Use of POD in control of flow through porous media

Abstract

During the design of development concepts for the exploitation of oil and gas reservoirs, frequent use is made of numerical simulation of the flow of multi-phase fluids through porous rock. Recently, increased attention has been paid to systematic optimization of well positions and operating parameters (rates, pressures) over the life of the reservoir. Here we consider optimization of the displacement of oil towards production wells through the injection of water in other wells. Model-based optimal control of this “water flooding” process generally involves multiple simulations, which makes it into a time-consuming process. A potential way to address this issue is through the use of proper orthogonal decomposition (POD), We addressed the scope to speed up optimization of water-flooding a heterogeneous reservoir with multiple injectors and producers. We used an adjoint-based optimal control methodology that requires multiple passes of forward simulation of the reservoir model and backward simulation of an adjoint system of equations.
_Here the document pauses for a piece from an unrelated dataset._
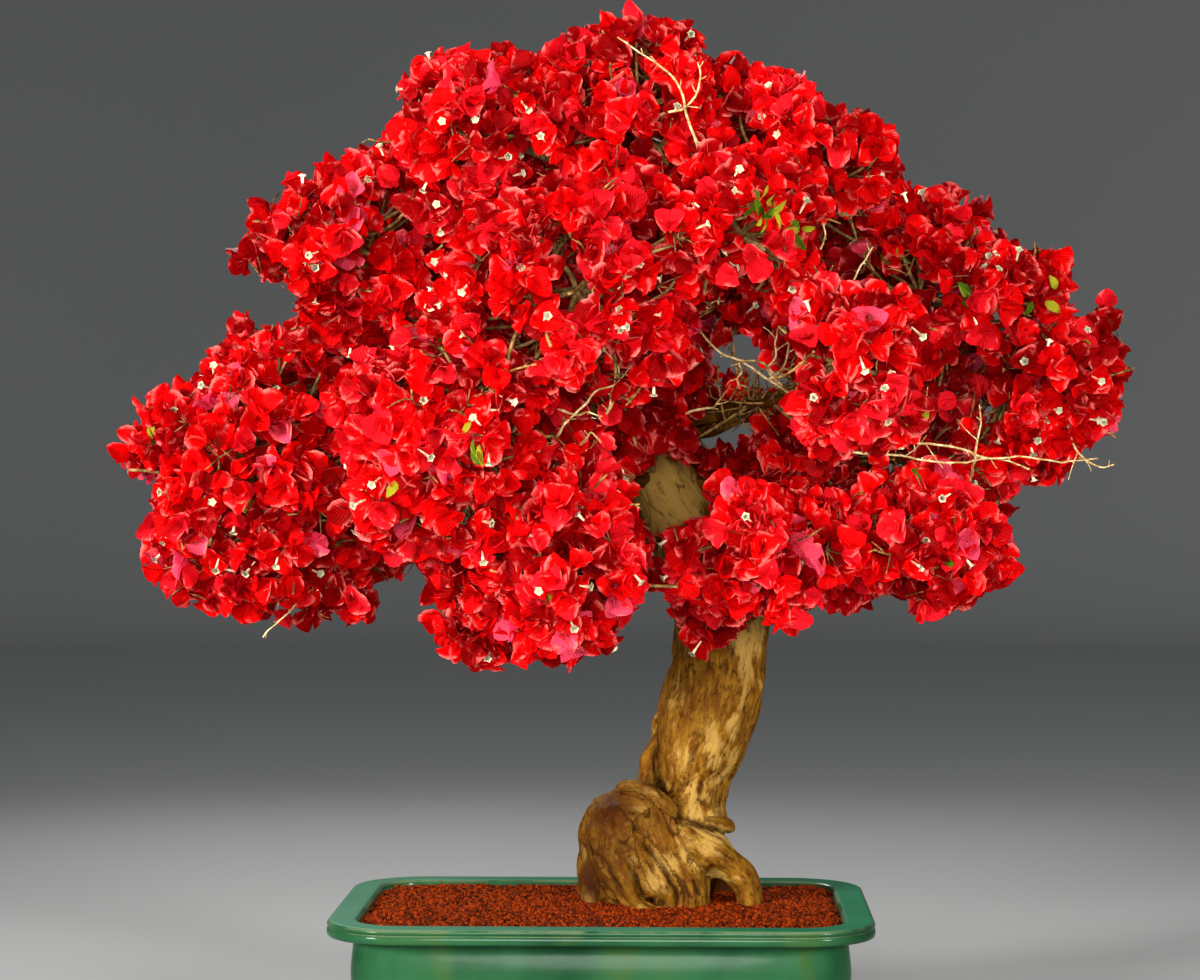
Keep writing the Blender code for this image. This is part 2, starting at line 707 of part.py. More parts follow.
def make_mass(index, name, bough, limbs, material):
    """One mass: a stem from the bough's tip to the heart, a core, forks, shoots and their flowers."""
    rng = np.random.default_rng(SEED + index)
    space = Space(name, limbs)
    stem = limb(name, stem_path(bough, space.heart), BOUGH_SIDES, material)
    core, core_directions, core_reach = shape_core(name + "_core", space, rng, material)
    parts = [core]
    forks = space.heart + FORK_SHARE * space.radii * golden_directions(FORKS, rng.uniform(0, 6))
    for k, fork in enumerate(forks):
        path = np.array([(*space.heart, 0.004), (*fork, SHOOT_RADII[0])])
        parts.append(limb(f"{name}_fork_{k}", path, 3, material))
    scale = np.clip(np.mean(space.radii) / 0.1, *BRACT_SCALES)
    flowers = round(FLOWERS_AT_TEN_CM * np.mean(space.radii) / 0.1)
    for k, direction in enumerate(golden_directions(flowers, rng.uniform(0, 6))):
        surface = core_reach[np.argmax(core_directions @ direction)]
        placed = place_flower(space, forks, direction, surface, rng.uniform(0, 2), scale)
        if placed:
            shoot, bracts = placed
            parts.append(limb(f"{name}_shoot_{k}", shoot, 3, material))
            for b, corners in enumerate(bracts):
                parts.append(add_object(f"{name}_bract_{k}_{b}", bract_bmesh(corners), material))
    combine(stem, parts, "UNION")
    shade(stem, 40)
    return stem


# ------------------------------------------------------------------ assembly
def limb_field(paths):
    """Points along every limb, with the radius there, for keeping leaves and twigs clear of them."""
    rows = [path[:, :4] for path in paths]
    dense = [through(path, 8 * len(path)) for path in rows]
    return np.vstack(dense)


def main():
    clear_scene()
    glaze = make_material("green_glaze", (0.07, 0.33, 0.22), 0.18)
    fill = make_material("red_clay_grit", (0.30, 0.07, 0.02), 0.95)
    bark = make_material("tan_bark", (0.42, 0.24, 0.09), 0.75)
    petals = make_material("red_bracts", (0.75, 0.01, 0.03), 0.55)
    make_pot(glaze)
    make_soil(fill)
    make_trunk(bark)
    paths, parents = plan_boughs()
    for name, path in paths.items():
        make_bough(name, path, parents[name], bark)
    field = limb_field([TRUNK_PATH, *paths.values()])
    for index, name in enumerate(MASSES):
        make_mass(index, name, paths[name], field, petals)


main()
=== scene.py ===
"""A bougainvillea grown as a bonsai, in full flower, in its glazed pot: the finished surfaces.

Metres, +Z up, the grower's front facing -Y, the origin on the ground under the pot's centre.
The pot comes first, then its fill, the trunk, the boughs, the twigs and all that grows on them,
and last the floor, the lamps and the camera.
"""

import itertools
import math

import bpy
import numpy as np
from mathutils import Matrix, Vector


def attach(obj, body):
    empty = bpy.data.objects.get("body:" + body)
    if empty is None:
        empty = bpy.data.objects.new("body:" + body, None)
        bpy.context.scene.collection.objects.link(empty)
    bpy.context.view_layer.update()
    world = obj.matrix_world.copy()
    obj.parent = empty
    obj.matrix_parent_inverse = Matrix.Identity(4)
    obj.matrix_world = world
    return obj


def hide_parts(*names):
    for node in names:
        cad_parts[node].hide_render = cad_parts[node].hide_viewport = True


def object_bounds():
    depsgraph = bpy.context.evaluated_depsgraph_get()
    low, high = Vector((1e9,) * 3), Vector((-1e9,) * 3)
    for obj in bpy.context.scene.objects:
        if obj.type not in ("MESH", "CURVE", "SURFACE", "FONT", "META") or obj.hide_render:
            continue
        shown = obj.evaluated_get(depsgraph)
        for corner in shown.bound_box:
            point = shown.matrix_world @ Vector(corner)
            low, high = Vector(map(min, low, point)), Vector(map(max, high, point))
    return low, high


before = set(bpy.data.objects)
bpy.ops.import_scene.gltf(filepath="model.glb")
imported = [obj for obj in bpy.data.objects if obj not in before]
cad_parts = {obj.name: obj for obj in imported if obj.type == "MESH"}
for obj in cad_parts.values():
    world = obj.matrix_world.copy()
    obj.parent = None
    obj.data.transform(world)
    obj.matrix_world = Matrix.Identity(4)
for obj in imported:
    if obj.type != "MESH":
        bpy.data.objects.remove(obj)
cad_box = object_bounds()

# ---------------------------------------------------------------------------------- the pot
# A rectangular stoneware pot with round corners, a flat overhanging rim and four bracket feet.
# It is pressed in a mould, its two drain holes are cut, and it is fired with a thick green glaze.
POT_LENGTH = 0.466
POT_WIDTH = 0.330
FOOT_HEIGHT = 0.012
CORNER_RADIUS = 0.066  # at the rim, less by the inset below it
SHARPEST_CORNER = 0.012
CORNER_STEPS = 14
SIDE_STEPS = 8
FOOT_LEG = 0.034  # how far a foot runs along each wall from its corner
FOOT_SLOPE = 0.010  # how much less it runs at the ground
FOOT_EDGE = 0.001  # the worn edge that it stands on
FOOT_NARROWING = 0.0008
FOOT_OVERLAP = 0.004  # how far it goes up into the pot's floor
FOOT_INSETS = (0.033, 0.048)  # its outer and inner faces, from the rim's outline
DRAIN_RADIUS = 0.010
DRAIN_OFFSET = 0.095
DRAIN_SIDES = 24
DRILL_ENDS = (0.008, 0.030)  # heights below and above the pot's floor
POT_OUTSIDE = (  # inset from the rim's outline, height: the wall, the neck, the band, its groove, the lip
    (0.0390, 0.0120), (0.0350, 0.0126), (0.0320, 0.0160), (0.0290, 0.0280), (0.0260, 0.0420),
    (0.0228, 0.0620), (0.0207, 0.0800), (0.0206, 0.0900), (0.0215, 0.1000), (0.0224, 0.1080),
    (0.0220, 0.1125), (0.0195, 0.1148), (0.0120, 0.1157), (0.0045, 0.1164), (0.0016, 0.1172),
    (0.0004, 0.1188), (0.0001, 0.1212), (0.0005, 0.1234), (0.0016, 0.1244), (0.0013, 0.1254),
    (0.0004, 0.1266), (0.0006, 0.1283), (0.0022, 0.1296), (0.0045, 0.1300),
)
POT_INSIDE = (  # the same from the rim down to the floor
    (0.0140, 0.1299), (0.0225, 0.1300), (0.0250, 0.1296), (0.0266, 0.1284), (0.0275, 0.1255),
    (0.0290, 0.1150), (0.0350, 0.0500), (0.0400, 0.0290), (0.0480, 0.0230),
)
PROFILE_STEPS = 3  # rows between two stations of the profile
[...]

We developed a nested approach in which POD was first used to reduce the state space dimensions of both the forward model and the adjoint system. After obtaining an optimized injection and production strategy using the reduced-order system, we verified the results using the original, high-order model. If necessary, we repeated the optimization cycle using new reduced-order systems based on snapshots from the verification run We tested the methodology on a reservoir model with 882 states (441 pressures, 441 saturations) and an adjoint model of 882 states (Lagrange multipliers). We obtained reduced-order models with 35-43 states only. The reduction in computing time was 52%.